Perhaps the most significant chunk of Marcellus leases still left in New York belong to companies with existing deep wells whose continued production holds the lease.
Talisman Energy, for example, has 70 wells producing from the Trenton Black River, a limestone formation below the Marcellus. Because of that, Talisman still holds the rights to 91,000 acres in New York state. But the company isn’t eager to pursue further development and has let other leases expire during the moratorium, according to spokeswoman April Crane.
“We’ve been taking a wait-and-see approach,” she said. The company does not plan to file a lawsuit.
Rob Boulware, a spokesman for National Fuel, which last year signed a deal to sell much of its legacy acreage in New York, said the company still is evaluating legal options and will likely touch base with other producers to see if there’s momentum for a takings lawsuit.
There seems to be general agreement that such a lawsuit would be a natural fit for a landowner coalition, with the obvious candidate being the Joint Landowners Coalition of New York Inc. The group sued the state in February in an attempt to compel a decision on fracking and to end the moratorium. A judge dismissed the claim.
When Gov. Cuomo announced his decision about a permanent ban on Dec. 17, the coalition’s president, Dan Fitzsimmons, posted on the group’s website: “As unbelievable and indefensible as it is for our governor to act in this way, rest assured we'll continue our fight and persevere in the end. Don't give up!!!”

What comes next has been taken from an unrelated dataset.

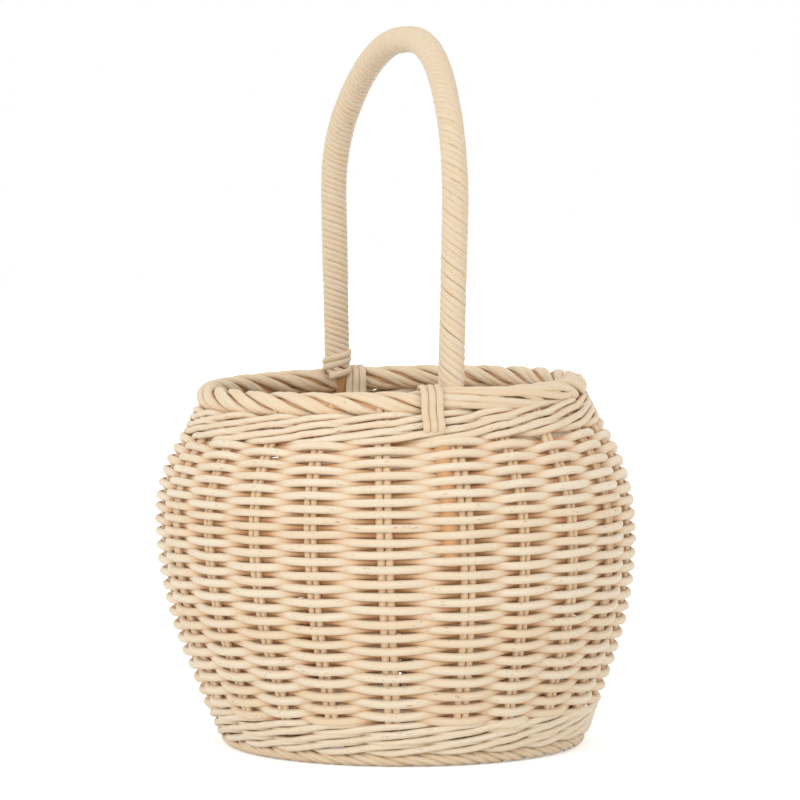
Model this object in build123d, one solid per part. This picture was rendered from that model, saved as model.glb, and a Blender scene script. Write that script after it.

In the earlier action and, likely, in future ones, the coalition was represented by Scott Kurkoski, an attorney with Levene, Gouldin & Thompson, LLP, who said he’s still evaluating the state’s decision.
Mr. Kurkoski acknowledged that takings lawsuits aren’t common but said he drafted a complaint last year and has been working with the Mountain States Legal Foundation, a Colorado-based organization funded by conservative interests whose hold “music” is speeches by Ronald Reagan.
“It’s too soon to say much,” Mr. Kurkoski said. “We didn’t expect what happened.”